После МГУ по распределению поехал в Иркутск, создавать институт географии Сибири и Дальнего Востока. Мне довелось там работать с великим экологом Николаем Фёдоровичем Реймерсом. Три сезона я провел в Верхне-Ленской экспедиции. Через год я поступил в аспирантуру. Начальство потребовало, чтобы кроме Реймерса (тогда молодого кандидата наук) руководителем был маститый ученый. Я договорился о руководстве с крупнейшим экологом, работавшим когда-то в Наурзумском заповеднике – Александром Николаевичем Формозовым.
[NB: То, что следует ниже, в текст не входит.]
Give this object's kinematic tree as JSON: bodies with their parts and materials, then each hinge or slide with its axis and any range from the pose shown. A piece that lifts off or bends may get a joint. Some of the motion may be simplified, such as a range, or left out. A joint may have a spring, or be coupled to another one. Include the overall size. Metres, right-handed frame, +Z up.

Ещё через год меня перевели в аспирантуру Московского института географии, где работал и Формозов. Там я окончил аспирантуру, а потом, вслед за Реймерсом, уехал в лабораторию зоологии СахКНИИ на Сахалин. В МГУ биогеографы получали хорошую подготовку по зоологии, которую мы знали не хуже, чем полевые зоологи; нам преподавали несколько курсов экологии. Зоогеография давалась в 5-6 вариантах, причём, читали её великие учёные, ныне классики – Александр Петрович Кузякин, Сергей Павлович Наумов, Сергей Евгеньевич Клейненберг, мой отец и другие.

Вначале была идея...
– Вернувшись в Пермь, вы преподавали в пединституте, а затем перешли в госуниверситет. Как вам пришла мысль о создании заповедника на Басегах?
– В Советском Союзе в 70-е годы было создано три кафедры охраны природы, первая в Казанском университете (на биофаке), вторая на геолого-географическом факультете Томского университета, третья на биофаке Ростовского-на-Дону университета. В Пермском университете была создана четвертая кафедра – на географическом факультете. Для развития такой кафедры нужна была идея, и она подвернулась сама собой. В 1976 году моя жена Ольга Ивановна Воронова вместе с Ольгой Эдуардовной Шергольд (обе работали на Пермской лесной опытной станции) выехали на Басеги для исследования типов лесов. Они написали докладную записку в общество охраны природы Пермской области о том, что на территории хребта Басеги надо создавать заповедник.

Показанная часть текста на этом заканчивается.